Mais encore : multiplication de projets slogans sans résultats apparents pour le vécu quotidien (5 chantiers, révolution de la modernité ou Bukanga Lonzo), dépassements budgétaires intempestifs, salaires de corruption pour les mandataires face aux salaires de misère pour les travailleurs, enrichissement scandaleux d'une petite caste de privilégiés face à l'appauvrissement extrême de la majorité, détournements, corruptions et concussions dénoncés de toutes parts sans la moindre sanction, brimades d'une population pourtant à bout de souffle, etc, autant de facteurs qui ont précipité leurs acteurs dans une situation inextricable et sans le moindre espoir de retour.

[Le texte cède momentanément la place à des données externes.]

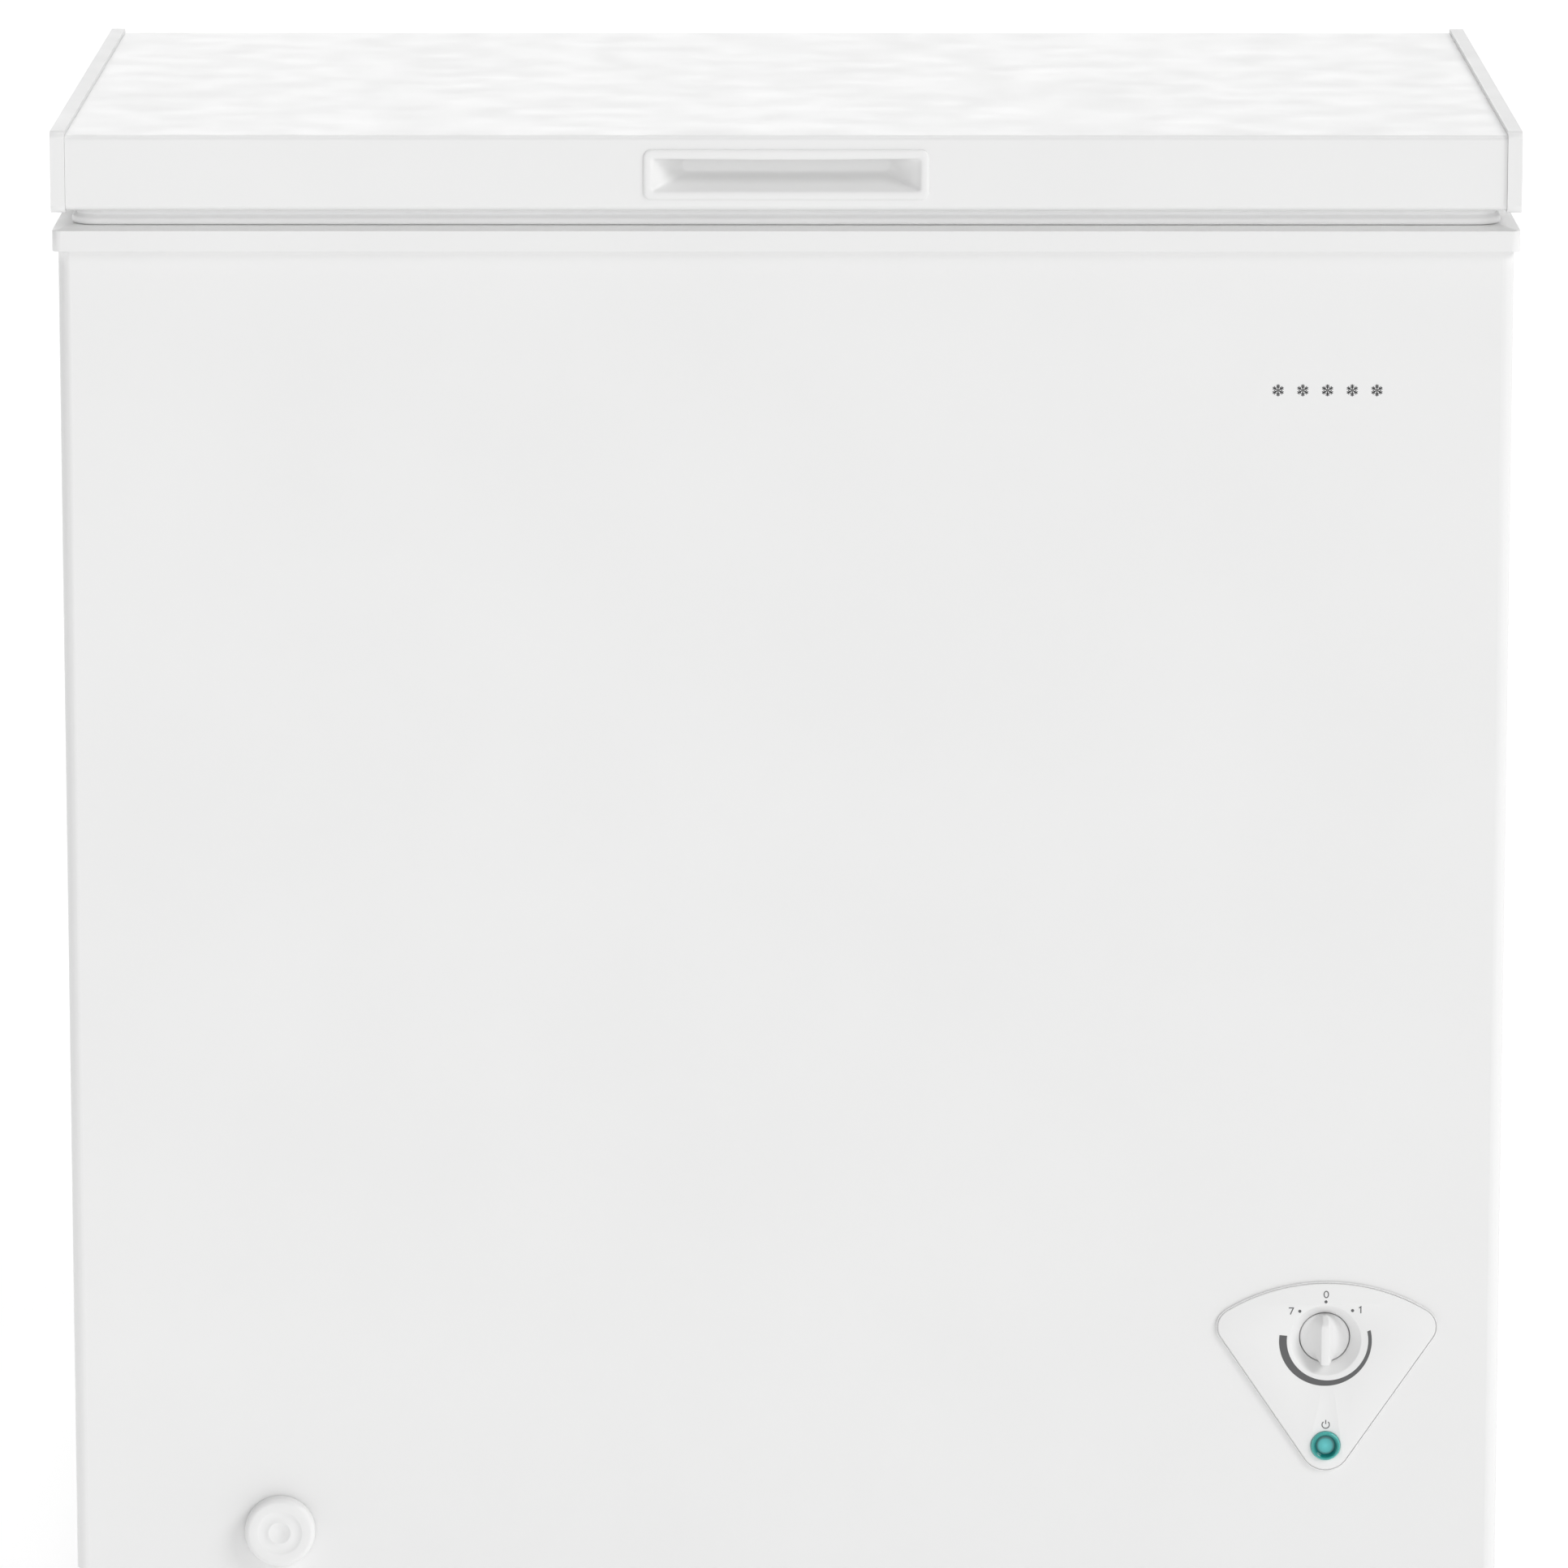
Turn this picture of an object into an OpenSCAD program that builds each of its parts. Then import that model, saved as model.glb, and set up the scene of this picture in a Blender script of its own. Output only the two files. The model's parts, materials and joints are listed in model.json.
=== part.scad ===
// Chest freezer, millimetres. +X is the viewer's right, +Y the back, +Z up.
// The origin is the middle of the box round the whole freezer, at the floor.

/* [Cabinet] */
// Width over the lid's end caps and the rim
overall_w = 815; // [790:5:900]
// Height from the floor to the top of the lid's end caps
overall_h = 850; // [830:5:880]
// Depth of the cabinet itself, without hinges and drain cap
body_d = 490; // [480:5:540]
// How far the rim and the lid overhang the wrapper
overhang = 3.2; // [3:0.1:4]
// Thickness of the insulated walls
wall_t = 50; // [46:1:56]
// Thickness of the steel sheets
sheet_t = 0.8; // [0.6:0.1:1]
// Radius of the wrapper's upright corners
corner_r = 7; // [5:1:10]
// Height of the feet
foot_h = 25; // [20:1:30]
// Radius of the feet
foot_r = 22; // [18:1:26]

/* [Storage well] */
// Thickness of the inner liner
liner_t = 1.2; // [1:0.1:1.5]
// Foam under the well's floor
floor_foam = 54; // [50:1:60]
// Radius of the well's upright corners
well_r = 24; // [18:1:30]

/* [Compressor bay] */
// Inside width of the bay
bay_w = 230; // [225:1:240]
// Inside height of the bay
bay_h = 250; // [235:1:255]

/* [Lid] */
// Height of the lid's end caps
cap_h = 45.5; // [44:0.5:48]
// Width of an end cap seen from the front
cap_w = 8; // [7:0.5:10]
// How far the end caps stand above the skin
cap_proud = 2.5; // [2:0.5:3]
// Height of the gasket
gasket_h = 9.4; // [8.8:0.1:9.4]
// Width of the gasket
gasket_w = 14; // [12:1:16]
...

Le pont définitivement brisé

Aujourd'hui, alors que les experts en langue de bois s'évertuent à encenser le gouvernement pour la décrispation de la situation politique, les 50 civils tués par "armes létales" lors des violences de lundi et mardi 19 et 20 septembre, dont nul n'a été tenu responsable, suivis de quelque 300 personnes arrêtées selon le décompte du Haut commissariat de l'ONU aux droits de l'Homme, l'incendie des sièges de trois partis de l'opposition par un pouvoir qui a la protection des personnes et de leurs biens dans ses attributions et le déploiement de la garde du président Kabila dans les rues de Kinshasa semblent avoir définitivement brisé le pont avec une opposition que le chef de l’État appelle pourtant au dialogue.

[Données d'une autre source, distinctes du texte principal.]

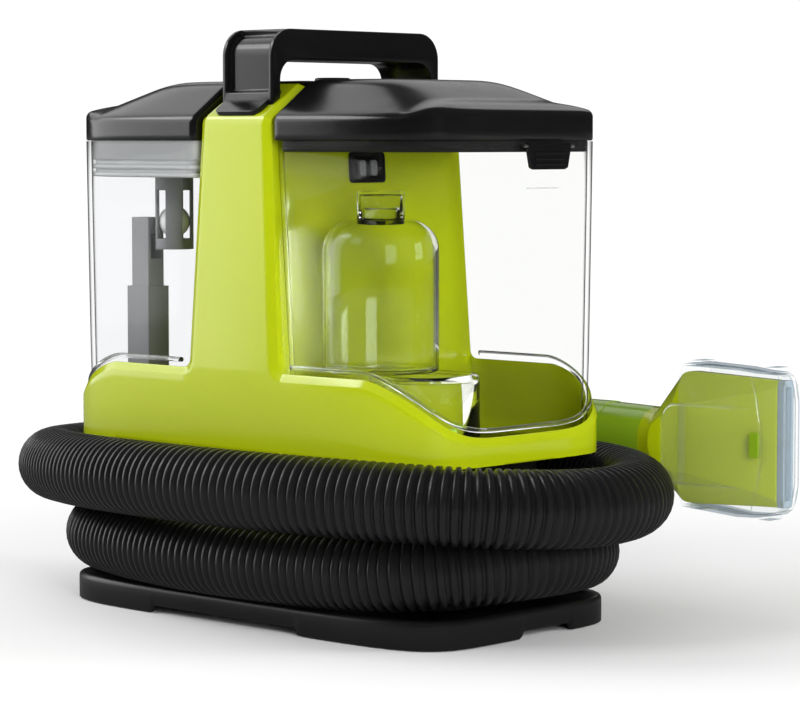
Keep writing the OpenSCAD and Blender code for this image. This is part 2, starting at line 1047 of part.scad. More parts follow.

Et si, au cocktail amorcé par la pression de la rue il faut ajouter les exigences exprimées par l'ONU pour l'organisation des élections dans les délais ainsi que celles de l’Église catholique de faire mention dans le communiqué final "des dates des élections" cumulées, "du plan de décaissement des fonds" nécessaires, "de la composition du Comité de mise en œuvre" et son "planning de travail" et que soit "clairement établi et stipulé que l'actuel président de la république ne sera pas candidat à la prochaine présidentielle à organiser le plus tôt possible", le piège semble se refermer définitivement sur ceux qui ont toujours exhibé leurs muscles, à la place de faire amende honorable. Il n'est dès lors pas étonnant que la cocotte minute explose.